When this board was established it had departments devoted to particular characters/franchises. These were eliminated a while ago, but I have a copy of the Classic X-Men Memories thread you started, JGG, if you should want it.

I think one of the reasons why you say the Silver Surfer lost something when it went from giant size down to more traditional size is because that was exactly the mandate from the publisher.  "Either make him into a more traditional Marvel superhero with lots of guestars, or pull the plug.  It's not selling."

So I think that's what Stan did, and that's why he lost interest in it... it failed.

Presumably a title does build up an audience over time, so those titles introduced when the market is strong have an advantage over newer titles when the market turns down. The market apparently did turn down around the end of the 60s or early 70s, killing off some long-run titles (X-Men, Aquaman). So perhaps we should judge how well Silver Surfer did against other titles introduced in the same time period. Iron Man, Captain America and The Incredible Hulk went on to long runs, and Sub-Mariner went on to a decent one, but Dr Strange, Nick Fury, Agent of SHIELD and Captain Marvel (before its first cancellation) only lasted about as long as the Surfer's title.

 

Doctor Strange went on to have a good run when his feature was revived in the 70s, initially in Marvel Premiere in 1972, then his own title. Captain Marvel was remodelled in the latter issues of his original run. This was briefly revived in 1970 and then more lastingly revived in 1972.

I always had the impression that Captain Marvel was like a sputtering engine... it would go for about 6 issues, then be reformated or change of artist...another six issues, a change of direction...another six issues and a dramatic revamp...three issues, then suspended...another two, and cancelled.   revived, another six issues, then a change of direction... missed deadlines, fill in issue, resume schedule... 

If ever there was an example of a title circling the drain...

 

You may have something about characters introduced when the market is strong vs weak... If the audience is large, a new character is known by many and has wide exposure before being spun off...or even after...

But if the character is introduced in a down turn, the cards and odds are already stacked against them.

 

When a series or a character's series is cancelled, I don't get the impression that it is the fans who cancel the book, so much as the publisher, who's looking for dead wood and places to cut expenses... so that review occurs about every six months or so... and I can see just when that occurs in some series, as there's a change in direction, artists, or premise at this point.

 

In the case of X-men, I think the final year with Neal Adams artwork and RoyThomas writing was going strong... there was just a case of mis-reporting comic book returns that made the numbers look bad...  For example, if you were told to cut the titles off the books and return them to the distributor...where to you record this?  "Oh, just lump them at the bottom... you know, that's what the X- in X-men means... that you cut the top off.  So list all the books in total there."

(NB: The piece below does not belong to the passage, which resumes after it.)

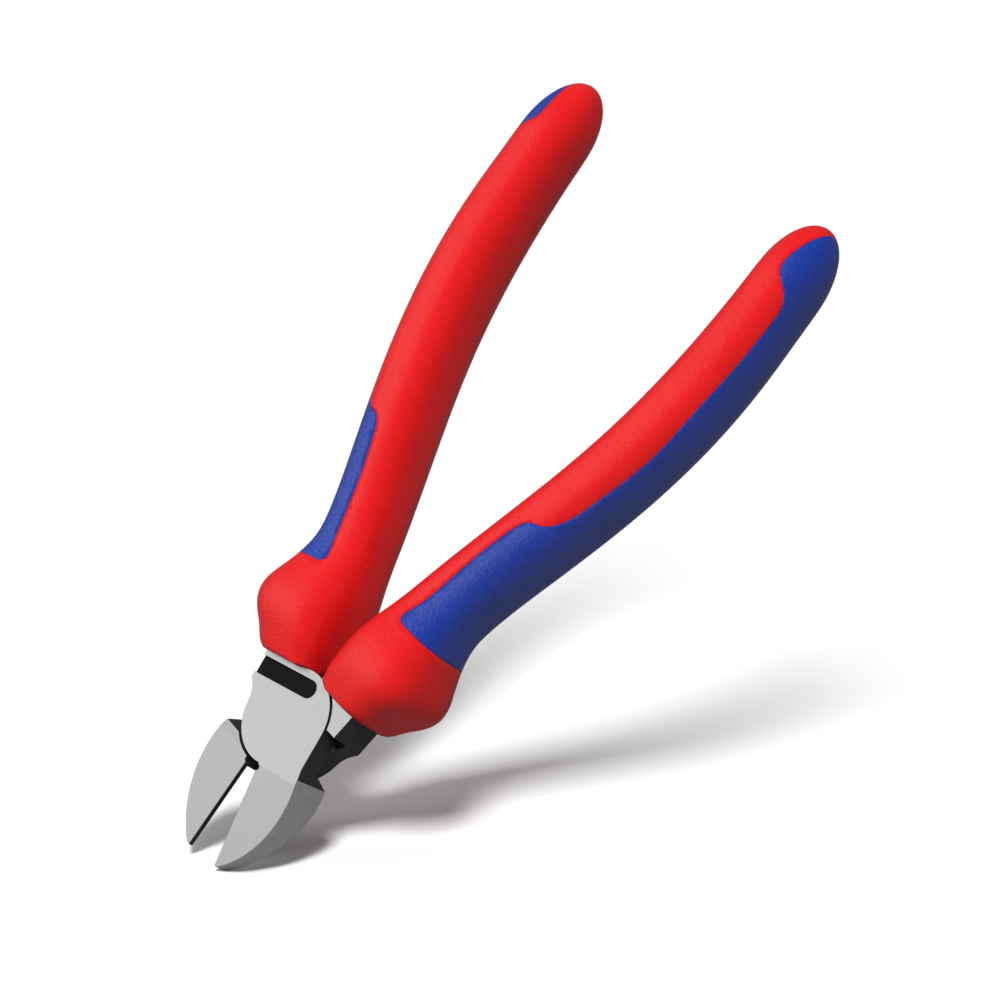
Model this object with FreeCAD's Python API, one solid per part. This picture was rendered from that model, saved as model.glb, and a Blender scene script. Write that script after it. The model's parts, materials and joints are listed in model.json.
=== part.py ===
import FreeCAD
import Part
import math
import os

V = FreeCAD.Vector

# Diagonal cutting pliers with a lap joint, in millimetres.
# Origin: on the pivot axis, in the ground front face of the joint.
# +Y runs along the handles, +X to the right with the front face up, +Z out of the front face.
# Every outline is drawn with the jaws closed and the middle of the head at z = 0.

# Driving sizes
overall_length = 160.0
jaw_reach = 29.7             # pivot to jaw tip
head_thickness = 8.6
boss_radius = 9.6            # round joint plate of each lever
jaw_bulge_radius = 20.2      # outer edge of a jaw, seen from the front
jaw_width = 10.3             # one jaw at its widest
tip_flat = 0.6               # blunt end of each jaw tip
front_opening = 7.4          # degrees that the front lever stands open at rest
rear_opening = 7.8           # and the rear lever

# Running clearances
lap_gap = 0.08               # between the two joint plates
arc_gap = 0.55               # round the boss of the other lever
pin_gap = 0.03               # radial, pivot pin in the turning plate
closed_gap = 0.05            # from each cutting edge to the middle plane
handle_gap = 0.35            # from each grip to the middle plane, jaws closed
moulding_gap = 0.02          # between steel and moulded plastic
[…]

That sort of uninformed reasoning may have lead to gross misrepresentation of how popular or success that individual series was, and so, "chop-chop".    Frankly, I don't know why they would have reintroduced Professor X in 65, and then had a radical change in artwork that looks like a fill in issue to me in #66 before they killed it.  I can't figure why Neal Adams didn't draw that last issue, unless he'd already been warned that it was over.

Luke Blanchard said:

Presumably a title does build up an audience over time, so those titles introduced when the market is strong have an advantage over newer titles when the market turns down. The market apparently did turn down around the end of the 60s or early 70s, killing off some long-run titles (X-Men, Aquaman). So perhaps we should judge how well Silver Surfer did against other titles introduced in the same time period. Iron Man, Captain America and The Incredible Hulk went on to long runs, and Sub-Mariner went on to a decent one, but Dr Strange, Nick Fury, Agent of SHIELD and Captain Marvel (before its first cancellation) only lasted about as long as the Surfer's title.

 

Doctor Strange went on to have a good run when his feature was revived in the 70s, initially in Marvel Premiere in 1972, then his own title. Captain Marvel was remodelled in the latter issues of his original run. This was briefly revived in 1970 and then more lastingly revived in 1972.

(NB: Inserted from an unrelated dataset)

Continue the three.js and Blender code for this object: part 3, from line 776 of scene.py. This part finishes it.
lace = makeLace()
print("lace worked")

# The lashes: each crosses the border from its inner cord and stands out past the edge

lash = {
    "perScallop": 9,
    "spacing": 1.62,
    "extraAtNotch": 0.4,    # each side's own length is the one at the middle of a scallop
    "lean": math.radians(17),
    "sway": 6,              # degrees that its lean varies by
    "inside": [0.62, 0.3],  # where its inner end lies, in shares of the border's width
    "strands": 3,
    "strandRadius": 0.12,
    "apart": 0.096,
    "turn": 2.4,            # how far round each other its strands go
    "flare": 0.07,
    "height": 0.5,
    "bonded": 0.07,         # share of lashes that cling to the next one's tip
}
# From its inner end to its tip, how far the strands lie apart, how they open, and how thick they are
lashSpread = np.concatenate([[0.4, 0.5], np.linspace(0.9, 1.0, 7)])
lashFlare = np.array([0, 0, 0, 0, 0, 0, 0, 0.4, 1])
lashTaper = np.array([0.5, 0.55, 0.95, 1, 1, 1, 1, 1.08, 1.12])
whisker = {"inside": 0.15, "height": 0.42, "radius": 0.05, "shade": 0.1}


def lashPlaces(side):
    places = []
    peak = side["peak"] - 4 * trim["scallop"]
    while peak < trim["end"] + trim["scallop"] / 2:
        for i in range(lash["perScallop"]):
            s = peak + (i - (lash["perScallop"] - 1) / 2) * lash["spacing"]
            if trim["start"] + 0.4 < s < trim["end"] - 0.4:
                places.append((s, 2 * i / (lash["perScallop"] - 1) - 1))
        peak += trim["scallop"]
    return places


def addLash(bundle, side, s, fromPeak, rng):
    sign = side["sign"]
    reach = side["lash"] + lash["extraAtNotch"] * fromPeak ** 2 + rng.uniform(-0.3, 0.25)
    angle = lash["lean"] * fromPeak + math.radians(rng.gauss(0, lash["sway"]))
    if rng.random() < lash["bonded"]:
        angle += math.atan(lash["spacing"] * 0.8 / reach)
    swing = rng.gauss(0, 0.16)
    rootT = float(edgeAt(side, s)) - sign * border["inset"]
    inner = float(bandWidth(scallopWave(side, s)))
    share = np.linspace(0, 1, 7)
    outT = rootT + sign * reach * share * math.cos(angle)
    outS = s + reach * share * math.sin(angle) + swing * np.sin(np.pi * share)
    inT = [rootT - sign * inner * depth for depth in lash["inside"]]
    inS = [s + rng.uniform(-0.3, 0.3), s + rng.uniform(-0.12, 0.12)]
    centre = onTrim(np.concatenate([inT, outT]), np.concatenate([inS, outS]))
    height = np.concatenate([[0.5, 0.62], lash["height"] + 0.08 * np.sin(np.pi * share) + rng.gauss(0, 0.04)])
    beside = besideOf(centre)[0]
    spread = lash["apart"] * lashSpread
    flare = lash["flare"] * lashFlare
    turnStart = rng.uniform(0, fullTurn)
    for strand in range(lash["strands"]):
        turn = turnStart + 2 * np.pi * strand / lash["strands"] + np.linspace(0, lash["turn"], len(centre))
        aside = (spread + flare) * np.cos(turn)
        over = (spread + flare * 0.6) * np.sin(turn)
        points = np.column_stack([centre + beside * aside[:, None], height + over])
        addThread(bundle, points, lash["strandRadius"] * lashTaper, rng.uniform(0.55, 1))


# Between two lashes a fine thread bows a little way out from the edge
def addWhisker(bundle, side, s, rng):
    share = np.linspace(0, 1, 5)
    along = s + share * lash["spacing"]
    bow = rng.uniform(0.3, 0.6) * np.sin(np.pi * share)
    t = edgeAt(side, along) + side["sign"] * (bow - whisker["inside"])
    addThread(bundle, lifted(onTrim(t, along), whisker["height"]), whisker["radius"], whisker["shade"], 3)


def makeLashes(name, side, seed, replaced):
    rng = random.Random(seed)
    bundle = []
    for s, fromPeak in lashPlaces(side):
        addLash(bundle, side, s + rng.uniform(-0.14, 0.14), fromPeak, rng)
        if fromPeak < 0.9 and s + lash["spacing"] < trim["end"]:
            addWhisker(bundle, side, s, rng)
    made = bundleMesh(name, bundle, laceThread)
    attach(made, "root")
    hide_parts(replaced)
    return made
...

I talk about Captain Marvel a bit in this thread:

http://captaincomics.ning.com/forum/topics/so-about-the-60s-70s-c-a...

His title was cancelled with #62, the May '79 issue.  Since the revival in 1972 Luke mentioned, the book had been a bi-monthly title.  5 more episodes are published in Marvel Spotlight (Vol 2), in issues #1-4 and #8.  MS #1 had a cover date of July '79, so had there been a CM #63, it would have showed up on stands in the same month.  There are a few examples of titles being cancelled and the story being concluded elsewhere, usually several months later -  sometimes in Marvel Team-Up or Two-In-One, but always with a noticeable gap.  Marvel Spotlight just more-or-less took CM's place on the schedule.

Marvel may have gotten a bit of a sales boost out of having a new issue #1 instead of an issue #63, but it wasn't enough to save the CM series.  The creative team of Doug Moench and Pat Broderick worked on the last few issues of CM's series, and did the first 3 issues of Marvel Spotlight.  MS #4 was by Marv Wolfman and Steve Ditko, and MS #8 was by Dick Riley (who?), Mike W. Barr, and Frank Miller (!).  This is one of Mar-Vell's last appearances (possibly the last) until his death in the early 80s graphic novel.

Kirk's description of a "sputtering engine" is perfect.